* [Dataset content]
(begin)
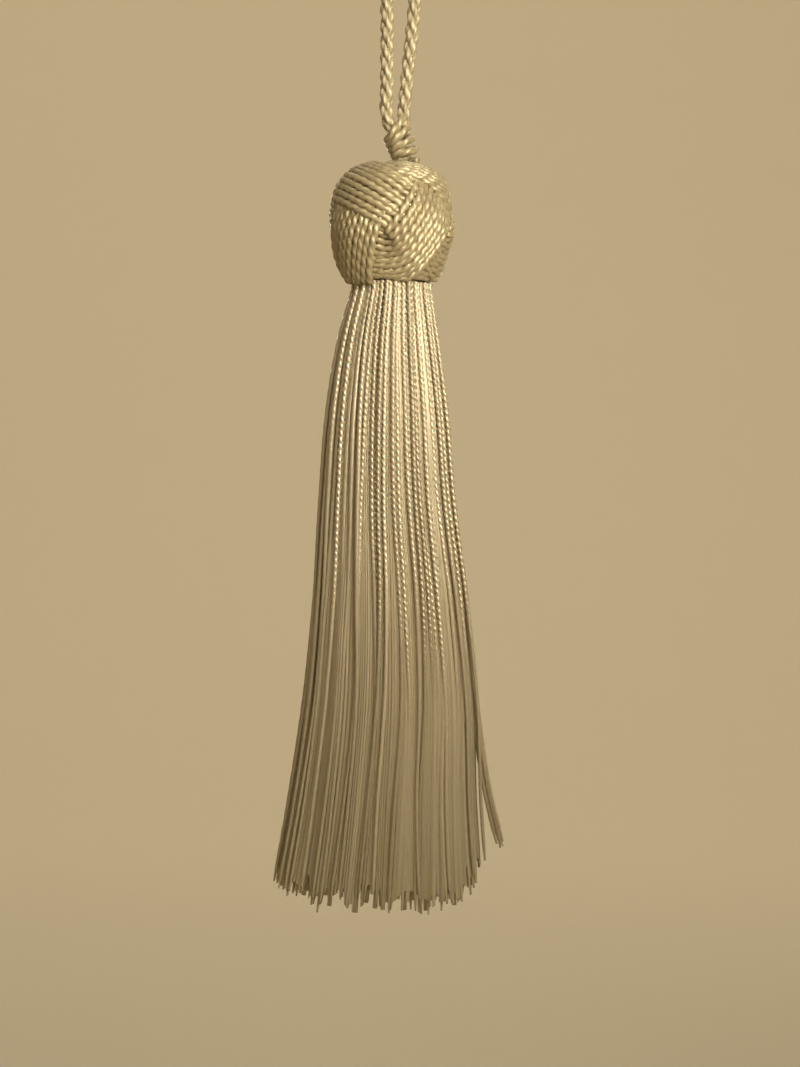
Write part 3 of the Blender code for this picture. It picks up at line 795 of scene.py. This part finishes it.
def add_under_layer(random, surface):
    """The dense threads right under the outer ones, as one ribbed curtain.

    Each column of the grid is a thread's line at a fixed share of the outline. The share rises and falls
    round the curtain, once for each thread in it and, at the foot, once for each lock. Each thread has its
    own length. Its tone is darker than the outer threads', as painted shade in the gaps between them, and
    lightens towards the foot.
    """
    ribs = UNDER_LAYER["threads"]
    rib = np.repeat(np.arange(ribs), len(RIB_PROFILE))
    ripple = np.tile(RIB_PROFILE, ribs) * UNDER_LAYER["ripple"]
    columns = len(RIB_PROFILE) * ribs
    angle = -np.arange(columns) / columns * 2 * math.pi
    lock = np.cos(LOCKS["count"] * angle)
    scatter = UNDER_LAYER["length_scatter"]
    length = UNDER_LAYER["length"] - cut_line(np.cos(angle)) + LOCKS["longer"] * lock
    length += random.uniform(-scatter, scatter, ribs)[rib]
    table = {
        "angle": angle,
        "root_share": UNDER_LAYER["root_share"] + ripple,
        "foot_share": UNDER_LAYER["foot_share"] + ripple + UNDER_LAYER["lock_ripple"] * lock,
        "drift": np.zeros(columns),
        "phase": np.zeros(columns),
    }
    share = np.linspace(0.0, 1.0, UNDER_LAYER["rings"])[None, :]
    drop = (length[:, None] + ROOT_RISE) * share - ROOT_RISE
    points = thread_lines(table, drop).transpose(1, 0, 2)[None]
    along = np.broadcast_to(drop[:1], (1, UNDER_LAYER["rings"]))
    # Darker than the outer threads: painted shade in the gaps between them, lessening towards the foot
    tone = UNDER_PAINTED_SHADE_TONE["scatter"] * random.standard_normal(ribs)[rib] + UNDER_PAINTED_SHADE_TONE["middle"]
    tone = tone + UNDER_PAINTED_SHADE_TONE["foot_rise"] * ease(along / THREAD_LENGTH)[..., None]
    around = np.arange(columns) / len(RIB_PROFILE)
    return grid_piece("skirt_under_layer", points, around, along, tone, surface, capped=False)


def loosened(threads, drop, random):
    """How far the twist has opened along each thread, and the relative radius of the opened yarn.

    The twist opens by an ease from the thread's own start. Starts are scattered, and most threads on the
    left start near the head. The opened yarn thins from its top to its foot.
    """
    left = ease((LOOSENING["left_from"] - np.cos(threads["angle"])) / LOOSENING["left_over"])
    left = left * (random.random(len(left)) < LOOSENING["left_share"])
    start = LOOSENING["start"] - LOOSENING["left_rise"] * left
    start = start + LOOSENING["scatter"] * random.standard_normal(len(left))
    thin = ease(drop / LOOSENING["thins_by"])
    radius = LOOSENING["top_radius"] + (LOOSENING["foot_radius"] - LOOSENING["top_radius"]) * thin
    return ease((drop - start[:, None]) / LOOSENING["over"])[..., None], radius[..., None]


def tip_taper(threads, drop):
    """The radius near a cut end, as a share: 1 above the tip, and 1 - taper at its end, by an ease."""
    left_over = threads["length"][:, None] - drop
    return 1.0 - TIP["taper"] * ease(1.0 - left_over / TIP["length"])


def rows_of(table, chosen):
    """The chosen rows of a table of columns."""
    return {name: values[chosen] for name, values in table.items()}


def add_skirt(surface):
    """The outer threads as twisted two-ply yarns, in a few pieces, and the inner ones as plain round yarns.

    A thread is its section carried along its line. The twisted section blends into the opened, round one
    where the twist loosens. The threads nearest the right edge, at angle 0, make the stray lock. The inner
    threads are given a darker tone than the outer ones, as painted shade inside the bundle.
    """
    random = np.random.default_rng(SEED + 2)
    table = thread_table(random)
    table["stray"] = np.zeros(THREADS, bool)
    nearness = np.abs(table["angle"]) - STRAY["outer_pull"] * table["root_share"]
    edge = np.argsort(nearness)[: STRAY["threads"]]
    table["stray"][edge] = True
    table["length"][edge] = STRAY["length"] + np.linspace(-STRAY["shorter"], STRAY["longer"], len(edge))
    outer = np.arange(THREADS) >= THREADS - TWISTED_THREADS
    outer |= table["stray"]
    forward = np.array([0.0, -1.0, 0.0])
    angles, twisted = lobed_section(**THREAD_SECTION)
    steps = int(round(THREAD_LENGTH / THREAD_LAY * THREAD_STEPS_PER_TURN))
    share = np.linspace(0.0, 1.0, steps + 1)[None, :]
    chosen = np.flatnonzero(outer)
    pieces = [add_under_layer(random, surface)]
    by_angle = chosen[np.argsort(table["angle"][chosen])]
    for number, rows in enumerate(np.array_split(by_angle, THREAD_PIECES)):
        threads = rows_of(table, rows)
        drop = (threads["length"][:, None] + ROOT_RISE) * share - ROOT_RISE
        lines = thread_lines(threads, drop)
        along = distance_along(lines)
        start = random.uniform(0.0, 2 * math.pi, (len(rows), 1))
        lay = THREAD_LAY * random.uniform(1.0 - LAY_SPREAD, 1.0 + LAY_SPREAD, (len(rows), 1))
        turn = start - 2 * math.pi * along / lay
        loose, opened = loosened(threads, drop, random)
        radii = twisted * (1.0 - loose) + opened * loose
        radii = radii * tip_taper(threads, drop)[..., None]
        points = carried(lines, forward, angles, radii * THREAD_DIAMETER / 2, turn)
        tone = scattered_tone(random, THREAD_TONE, len(rows))
        around = turn_shares(THREAD_SECTION["sides"]) + start[:, :, None]
        pieces.append(grid_piece(f"skirt_threads_{number + 1}", points, around, along, tone, surface))
    threads = rows_of(table, ~outer)
    share = np.linspace(0.0, 1.0, INNER_STEPS)[None, :]
    drop = (threads["length"][:, None] + ROOT_RISE) * share - ROOT_RISE
    lines = thread_lines(threads, drop)
    shares = turn_shares(INNER_SIDES)
    radius = THREAD_DIAMETER / 2 * INNER_THINNESS
    points = carried(lines, forward, shares * 2 * math.pi, radius, np.zeros(drop.shape))
    # The inner threads are darker than the outer ones: painted shade inside the bundle
    tone = scattered_tone(random, INNER_PAINTED_SHADE_TONE, len(drop))
    pieces.append(grid_piece("skirt_inner_threads", points, shares, distance_along(lines), tone, surface))
    for piece in pieces:
        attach(piece, "root")
        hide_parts("skirt")


add_camera()

# Bright viscose rayon in its three makes: the thick cord, the fine cord and the soft thread of the skirt.
# The two cords differ from the thread in gloss and fibres, and their darker colours are painted shade on the
# loop and the head.
cord_rayon = rayon(
    "bright_rayon_twisted_cord", light="#C1B492", deep="#887857", roughness=0.48, fibres=22.0, bump=0.5
)
fine_rayon = rayon(
    "bright_rayon_fine_cord", light="#C3B48E", deep="#877552", roughness=0.40, fibres=16.0, bump=0.5
)
thread_rayon = rayon(
    "bright_rayon_thread", light="#DACDAE", deep="#917F5F", roughness=0.30, fibres=9.0, bump=0.4
)

add_hanging_loop(cord_rayon)
add_neck(fine_rayon)
add_head(fine_rayon)
add_skirt(thread_rayon)
add_studio()
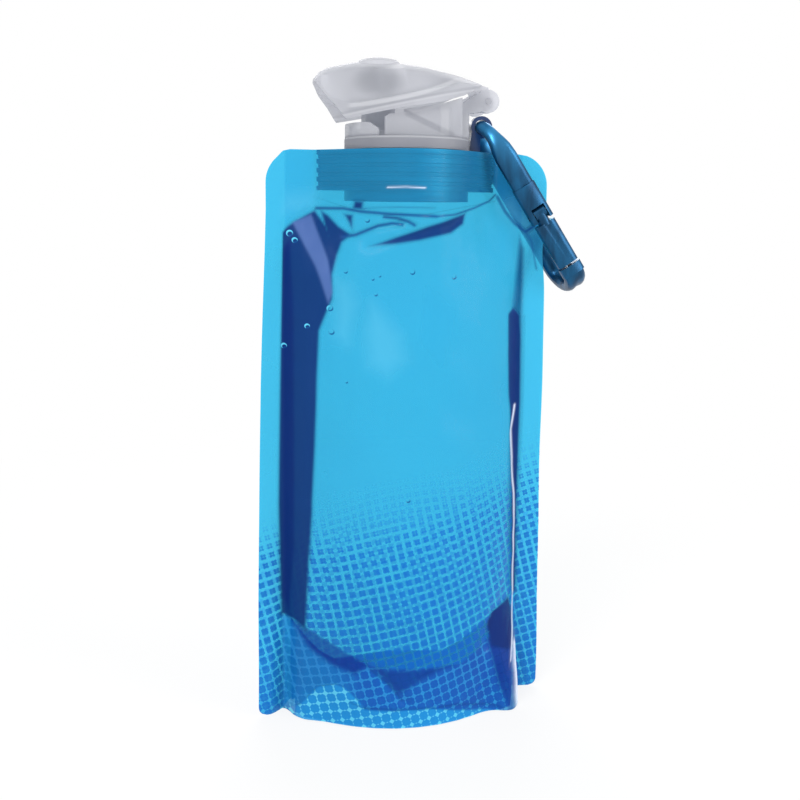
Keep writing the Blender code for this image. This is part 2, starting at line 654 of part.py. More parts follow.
(end)
* [Task objective] Return all of the entries exactly as they were supplied.

* [Final answer]
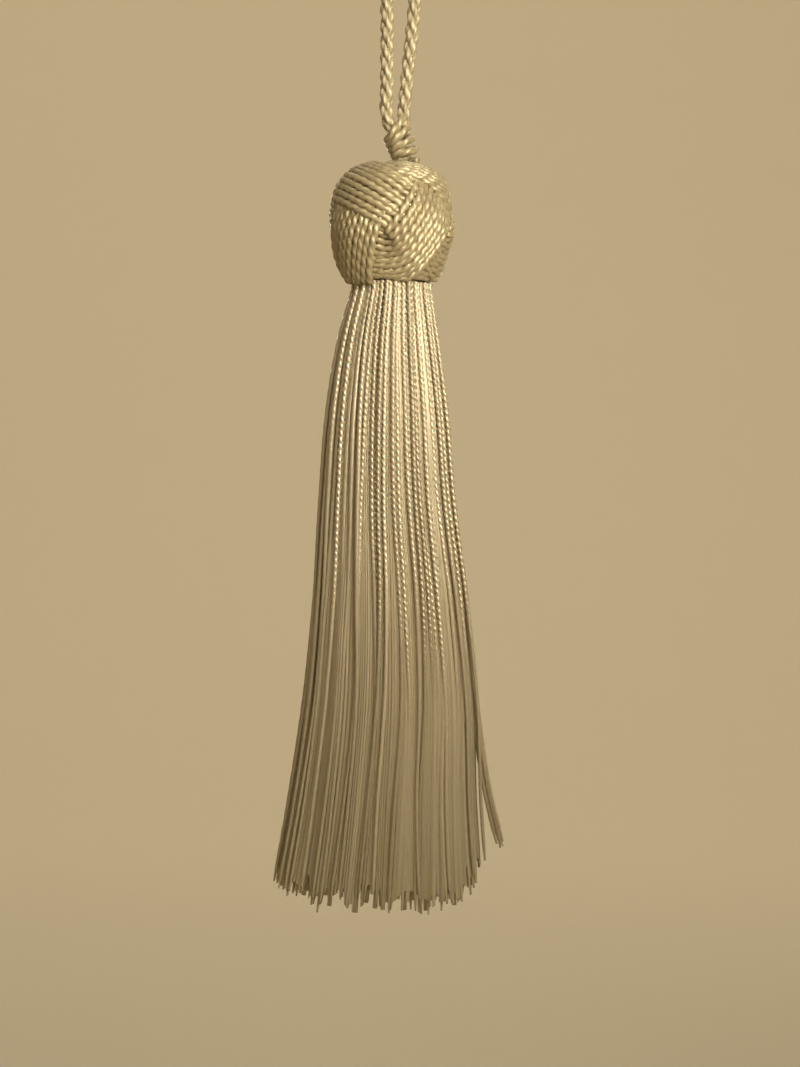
Write part 3 of the Blender code for this picture. It picks up at line 795 of scene.py. This part finishes it.
def add_under_layer(random, surface):
    """The dense threads right under the outer ones, as one ribbed curtain.

    Each column of the grid is a thread's line at a fixed share of the outline. The share rises and falls
    round the curtain, once for each thread in it and, at the foot, once for each lock. Each thread has its
    own length. Its tone is darker than the outer threads', as painted shade in the gaps between them, and
    lightens towards the foot.
    """
    ribs = UNDER_LAYER["threads"]
    rib = np.repeat(np.arange(ribs), len(RIB_PROFILE))
    ripple = np.tile(RIB_PROFILE, ribs) * UNDER_LAYER["ripple"]
    columns = len(RIB_PROFILE) * ribs
    angle = -np.arange(columns) / columns * 2 * math.pi
    lock = np.cos(LOCKS["count"] * angle)
    scatter = UNDER_LAYER["length_scatter"]
    length = UNDER_LAYER["length"] - cut_line(np.cos(angle)) + LOCKS["longer"] * lock
    length += random.uniform(-scatter, scatter, ribs)[rib]
    table = {
        "angle": angle,
        "root_share": UNDER_LAYER["root_share"] + ripple,
        "foot_share": UNDER_LAYER["foot_share"] + ripple + UNDER_LAYER["lock_ripple"] * lock,
        "drift": np.zeros(columns),
        "phase": np.zeros(columns),
    }
    share = np.linspace(0.0, 1.0, UNDER_LAYER["rings"])[None, :]
    drop = (length[:, None] + ROOT_RISE) * share - ROOT_RISE
    points = thread_lines(table, drop).transpose(1, 0, 2)[None]
    along = np.broadcast_to(drop[:1], (1, UNDER_LAYER["rings"]))
    # Darker than the outer threads: painted shade in the gaps between them, lessening towards the foot
    tone = UNDER_PAINTED_SHADE_TONE["scatter"] * random.standard_normal(ribs)[rib] + UNDER_PAINTED_SHADE_TONE["middle"]
    tone = tone + UNDER_PAINTED_SHADE_TONE["foot_rise"] * ease(along / THREAD_LENGTH)[..., None]
    around = np.arange(columns) / len(RIB_PROFILE)
    return grid_piece("skirt_under_layer", points, around, along, tone, surface, capped=False)


def loosened(threads, drop, random):
    """How far the twist has opened along each thread, and the relative radius of the opened yarn.

    The twist opens by an ease from the thread's own start. Starts are scattered, and most threads on the
    left start near the head. The opened yarn thins from its top to its foot.
    """
    left = ease((LOOSENING["left_from"] - np.cos(threads["angle"])) / LOOSENING["left_over"])
    left = left * (random.random(len(left)) < LOOSENING["left_share"])
    start = LOOSENING["start"] - LOOSENING["left_rise"] * left
    start = start + LOOSENING["scatter"] * random.standard_normal(len(left))
    thin = ease(drop / LOOSENING["thins_by"])
    radius = LOOSENING["top_radius"] + (LOOSENING["foot_radius"] - LOOSENING["top_radius"]) * thin
    return ease((drop - start[:, None]) / LOOSENING["over"])[..., None], radius[..., None]


def tip_taper(threads, drop):
    """The radius near a cut end, as a share: 1 above the tip, and 1 - taper at its end, by an ease."""
    left_over = threads["length"][:, None] - drop
    return 1.0 - TIP["taper"] * ease(1.0 - left_over / TIP["length"])


def rows_of(table, chosen):
    """The chosen rows of a table of columns."""
    return {name: values[chosen] for name, values in table.items()}


def add_skirt(surface):
    """The outer threads as twisted two-ply yarns, in a few pieces, and the inner ones as plain round yarns.

    A thread is its section carried along its line. The twisted section blends into the opened, round one
    where the twist loosens. The threads nearest the right edge, at angle 0, make the stray lock. The inner
    threads are given a darker tone than the outer ones, as painted shade inside the bundle.
    """
    random = np.random.default_rng(SEED + 2)
    table = thread_table(random)
    table["stray"] = np.zeros(THREADS, bool)
    nearness = np.abs(table["angle"]) - STRAY["outer_pull"] * table["root_share"]
    edge = np.argsort(nearness)[: STRAY["threads"]]
    table["stray"][edge] = True
    table["length"][edge] = STRAY["length"] + np.linspace(-STRAY["shorter"], STRAY["longer"], len(edge))
    outer = np.arange(THREADS) >= THREADS - TWISTED_THREADS
    outer |= table["stray"]
    forward = np.array([0.0, -1.0, 0.0])
    angles, twisted = lobed_section(**THREAD_SECTION)
    steps = int(round(THREAD_LENGTH / THREAD_LAY * THREAD_STEPS_PER_TURN))
    share = np.linspace(0.0, 1.0, steps + 1)[None, :]
    chosen = np.flatnonzero(outer)
    pieces = [add_under_layer(random, surface)]
    by_angle = chosen[np.argsort(table["angle"][chosen])]
    for number, rows in enumerate(np.array_split(by_angle, THREAD_PIECES)):
        threads = rows_of(table, rows)
        drop = (threads["length"][:, None] + ROOT_RISE) * share - ROOT_RISE
        lines = thread_lines(threads, drop)
        along = distance_along(lines)
        start = random.uniform(0.0, 2 * math.pi, (len(rows), 1))
        lay = THREAD_LAY * random.uniform(1.0 - LAY_SPREAD, 1.0 + LAY_SPREAD, (len(rows), 1))
        turn = start - 2 * math.pi * along / lay
        loose, opened = loosened(threads, drop, random)
        radii = twisted * (1.0 - loose) + opened * loose
        radii = radii * tip_taper(threads, drop)[..., None]
        points = carried(lines, forward, angles, radii * THREAD_DIAMETER / 2, turn)
        tone = scattered_tone(random, THREAD_TONE, len(rows))
        around = turn_shares(THREAD_SECTION["sides"]) + start[:, :, None]
        pieces.append(grid_piece(f"skirt_threads_{number + 1}", points, around, along, tone, surface))
    threads = rows_of(table, ~outer)
    share = np.linspace(0.0, 1.0, INNER_STEPS)[None, :]
    drop = (threads["length"][:, None] + ROOT_RISE) * share - ROOT_RISE
    lines = thread_lines(threads, drop)
    shares = turn_shares(INNER_SIDES)
    radius = THREAD_DIAMETER / 2 * INNER_THINNESS
    points = carried(lines, forward, shares * 2 * math.pi, radius, np.zeros(drop.shape))
    # The inner threads are darker than the outer ones: painted shade inside the bundle
    tone = scattered_tone(random, INNER_PAINTED_SHADE_TONE, len(drop))
    pieces.append(grid_piece("skirt_inner_threads", points, shares, distance_along(lines), tone, surface))
    for piece in pieces:
        attach(piece, "root")
        hide_parts("skirt")


add_camera()

# Bright viscose rayon in its three makes: the thick cord, the fine cord and the soft thread of the skirt.
# The two cords differ from the thread in gloss and fibres, and their darker colours are painted shade on the
# loop and the head.
cord_rayon = rayon(
    "bright_rayon_twisted_cord", light="#C1B492", deep="#887857", roughness=0.48, fibres=22.0, bump=0.5
)
fine_rayon = rayon(
    "bright_rayon_fine_cord", light="#C3B48E", deep="#877552", roughness=0.40, fibres=16.0, bump=0.5
)
thread_rayon = rayon(
    "bright_rayon_thread", light="#DACDAE", deep="#917F5F", roughness=0.30, fibres=9.0, bump=0.4
)

add_hanging_loop(cord_rayon)
add_neck(fine_rayon)
add_head(fine_rayon)
add_skirt(thread_rayon)
add_studio()
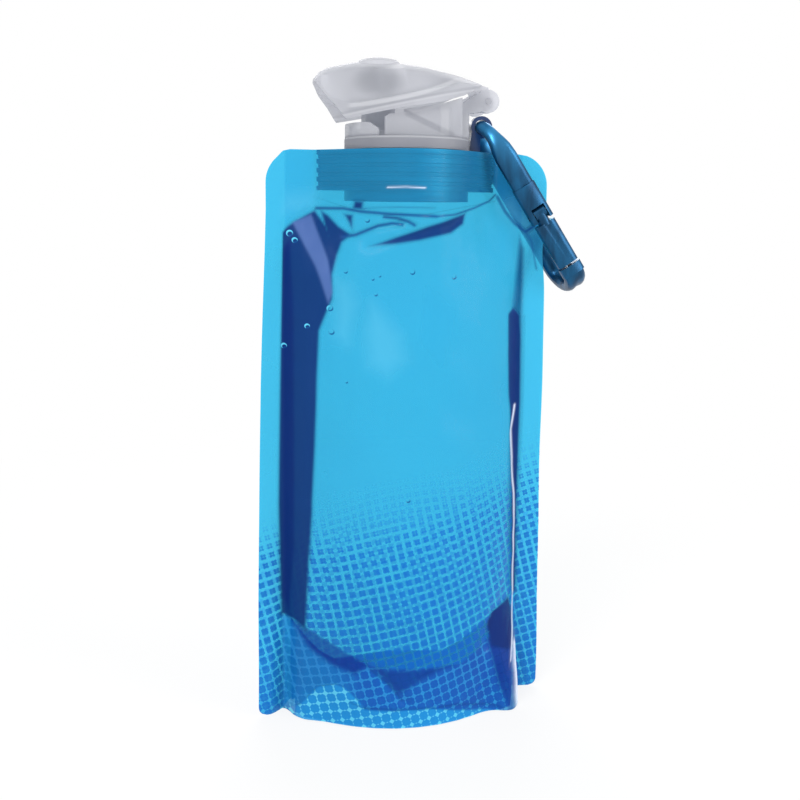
Keep writing the Blender code for this image. This is part 2, starting at line 654 of part.py. More parts follow.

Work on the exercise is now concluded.